◆ **Given problem**: Every line that contains the word "objects" should be copied.

+++ Source material

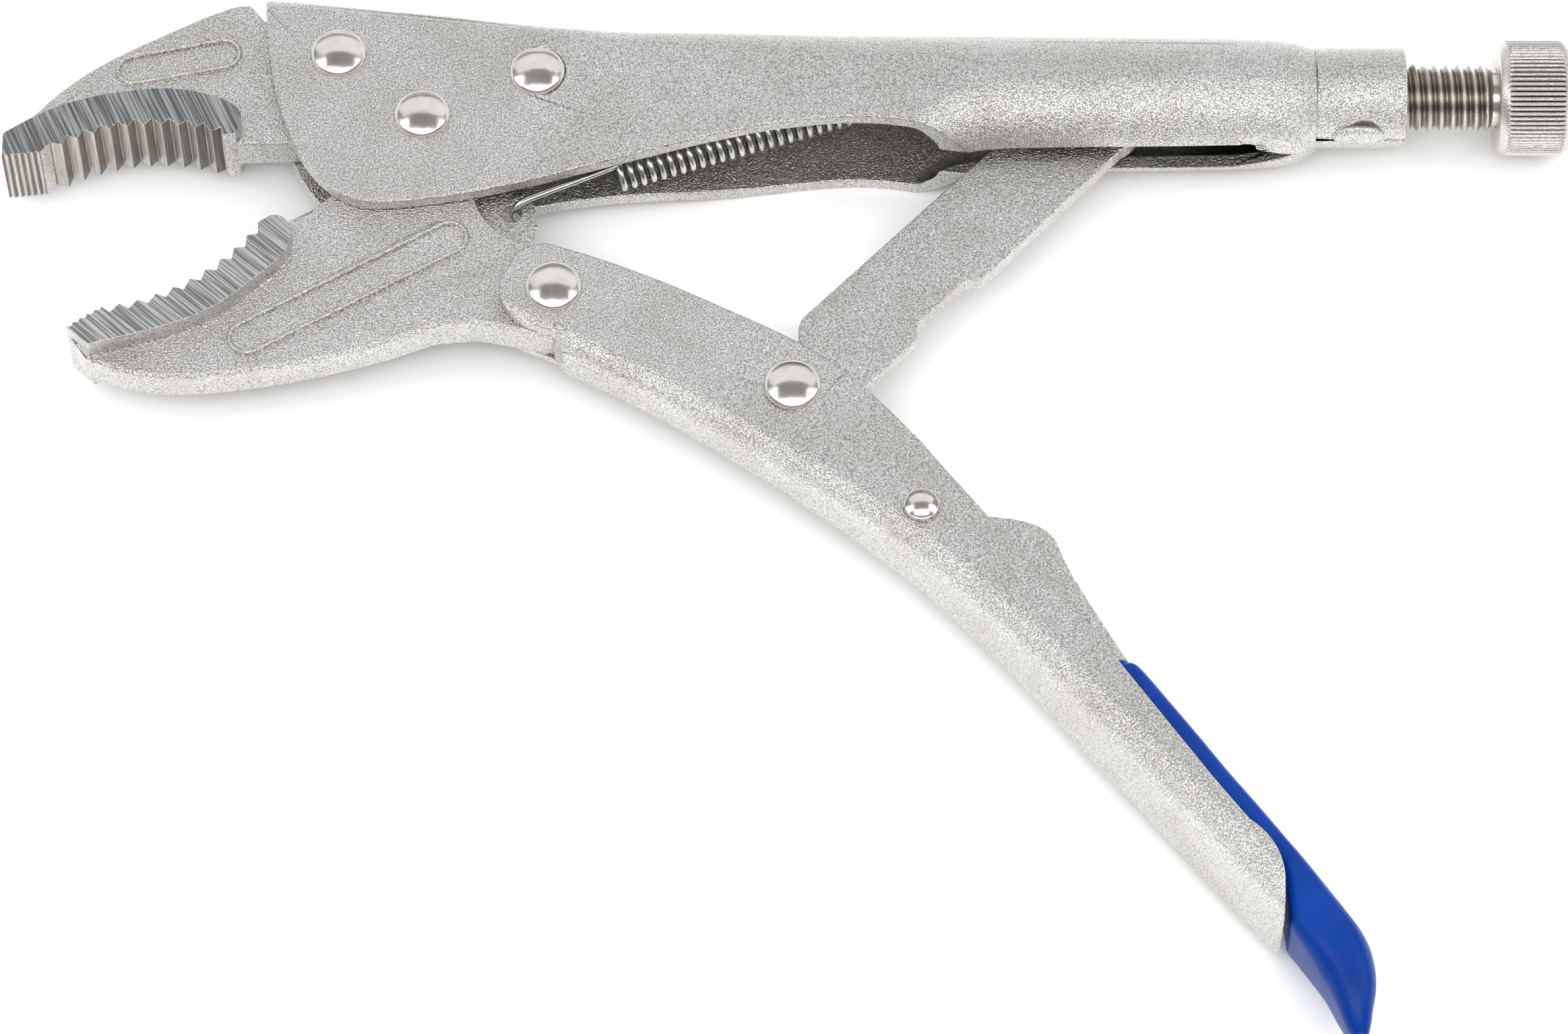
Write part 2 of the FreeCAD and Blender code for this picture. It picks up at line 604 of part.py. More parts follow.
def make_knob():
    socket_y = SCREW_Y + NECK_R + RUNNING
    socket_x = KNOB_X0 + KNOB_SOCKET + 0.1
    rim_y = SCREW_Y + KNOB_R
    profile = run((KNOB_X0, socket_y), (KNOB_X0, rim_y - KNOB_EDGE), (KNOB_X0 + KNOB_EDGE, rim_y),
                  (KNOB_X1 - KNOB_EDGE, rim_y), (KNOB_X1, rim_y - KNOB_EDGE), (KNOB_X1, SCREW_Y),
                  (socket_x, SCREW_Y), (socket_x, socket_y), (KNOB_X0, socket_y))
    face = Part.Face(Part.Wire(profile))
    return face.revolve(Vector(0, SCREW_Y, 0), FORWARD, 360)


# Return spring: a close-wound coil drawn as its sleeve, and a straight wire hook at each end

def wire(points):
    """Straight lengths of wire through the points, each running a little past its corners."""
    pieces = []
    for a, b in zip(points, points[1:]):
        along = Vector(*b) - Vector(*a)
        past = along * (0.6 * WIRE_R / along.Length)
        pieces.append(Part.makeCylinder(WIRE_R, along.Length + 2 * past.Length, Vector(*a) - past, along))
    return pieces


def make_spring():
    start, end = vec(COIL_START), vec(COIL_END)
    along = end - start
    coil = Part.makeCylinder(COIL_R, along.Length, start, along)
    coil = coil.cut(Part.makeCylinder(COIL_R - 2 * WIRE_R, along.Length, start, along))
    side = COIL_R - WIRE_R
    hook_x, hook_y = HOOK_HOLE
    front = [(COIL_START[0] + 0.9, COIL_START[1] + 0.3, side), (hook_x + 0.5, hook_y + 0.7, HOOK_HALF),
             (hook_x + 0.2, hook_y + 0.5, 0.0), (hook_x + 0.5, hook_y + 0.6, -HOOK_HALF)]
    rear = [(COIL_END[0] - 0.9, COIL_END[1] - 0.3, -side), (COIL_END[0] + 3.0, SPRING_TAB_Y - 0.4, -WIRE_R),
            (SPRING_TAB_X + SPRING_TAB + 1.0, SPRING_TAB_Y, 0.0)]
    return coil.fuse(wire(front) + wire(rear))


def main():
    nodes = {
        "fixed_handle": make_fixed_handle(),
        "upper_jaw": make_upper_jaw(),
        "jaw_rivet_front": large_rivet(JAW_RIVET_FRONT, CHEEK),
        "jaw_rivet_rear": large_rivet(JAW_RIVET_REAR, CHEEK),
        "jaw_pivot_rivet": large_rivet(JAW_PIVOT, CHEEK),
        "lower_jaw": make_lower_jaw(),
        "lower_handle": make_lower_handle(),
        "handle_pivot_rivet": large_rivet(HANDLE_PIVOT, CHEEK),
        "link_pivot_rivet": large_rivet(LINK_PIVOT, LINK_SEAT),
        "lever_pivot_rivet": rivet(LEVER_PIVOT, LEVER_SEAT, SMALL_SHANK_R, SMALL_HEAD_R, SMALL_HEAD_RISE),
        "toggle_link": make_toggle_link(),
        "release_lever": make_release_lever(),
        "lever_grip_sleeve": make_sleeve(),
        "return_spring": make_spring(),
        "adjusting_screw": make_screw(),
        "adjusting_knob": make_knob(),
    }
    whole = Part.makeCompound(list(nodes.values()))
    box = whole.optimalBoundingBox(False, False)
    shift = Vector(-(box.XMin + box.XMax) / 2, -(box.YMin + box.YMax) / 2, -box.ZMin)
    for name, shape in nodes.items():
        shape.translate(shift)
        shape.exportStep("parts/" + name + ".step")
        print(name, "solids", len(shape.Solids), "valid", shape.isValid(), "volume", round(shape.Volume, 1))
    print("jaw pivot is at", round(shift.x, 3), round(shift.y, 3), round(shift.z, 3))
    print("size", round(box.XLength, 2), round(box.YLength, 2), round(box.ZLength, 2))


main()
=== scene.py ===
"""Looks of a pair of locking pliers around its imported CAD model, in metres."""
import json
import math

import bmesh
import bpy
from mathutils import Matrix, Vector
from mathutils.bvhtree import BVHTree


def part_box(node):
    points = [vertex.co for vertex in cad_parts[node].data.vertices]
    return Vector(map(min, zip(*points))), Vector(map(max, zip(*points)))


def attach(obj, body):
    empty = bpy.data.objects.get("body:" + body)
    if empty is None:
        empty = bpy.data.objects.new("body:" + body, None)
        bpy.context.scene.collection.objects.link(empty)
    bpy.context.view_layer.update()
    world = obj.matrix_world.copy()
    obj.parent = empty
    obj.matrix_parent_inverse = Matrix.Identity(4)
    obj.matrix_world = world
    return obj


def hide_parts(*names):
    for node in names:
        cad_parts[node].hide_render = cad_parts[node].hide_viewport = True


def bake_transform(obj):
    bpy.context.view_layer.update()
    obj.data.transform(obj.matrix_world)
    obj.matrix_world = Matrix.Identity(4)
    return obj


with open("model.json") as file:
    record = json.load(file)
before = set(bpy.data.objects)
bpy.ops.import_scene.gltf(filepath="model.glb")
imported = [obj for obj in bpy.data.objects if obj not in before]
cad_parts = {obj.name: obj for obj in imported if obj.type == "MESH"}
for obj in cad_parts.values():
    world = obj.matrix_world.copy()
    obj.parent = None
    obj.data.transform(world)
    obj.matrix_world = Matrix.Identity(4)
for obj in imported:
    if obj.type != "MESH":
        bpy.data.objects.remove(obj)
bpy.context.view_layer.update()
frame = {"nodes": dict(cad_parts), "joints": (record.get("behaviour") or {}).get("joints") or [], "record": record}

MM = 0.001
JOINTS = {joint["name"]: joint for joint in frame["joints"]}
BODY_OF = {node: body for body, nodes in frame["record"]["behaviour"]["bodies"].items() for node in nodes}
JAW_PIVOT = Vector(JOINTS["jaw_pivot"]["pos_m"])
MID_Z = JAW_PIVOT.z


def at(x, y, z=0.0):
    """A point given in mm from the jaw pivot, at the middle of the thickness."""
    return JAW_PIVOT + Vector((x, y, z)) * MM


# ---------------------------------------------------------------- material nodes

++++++

◆ **Final result**:
    empty = bpy.data.objects.get("body:" + body)
        empty = bpy.data.objects.new("body:" + body, None)
        bpy.context.scene.collection.objects.link(empty)
before = set(bpy.data.objects)
imported = [obj for obj in bpy.data.objects if obj not in before]
        bpy.data.objects.remove(obj)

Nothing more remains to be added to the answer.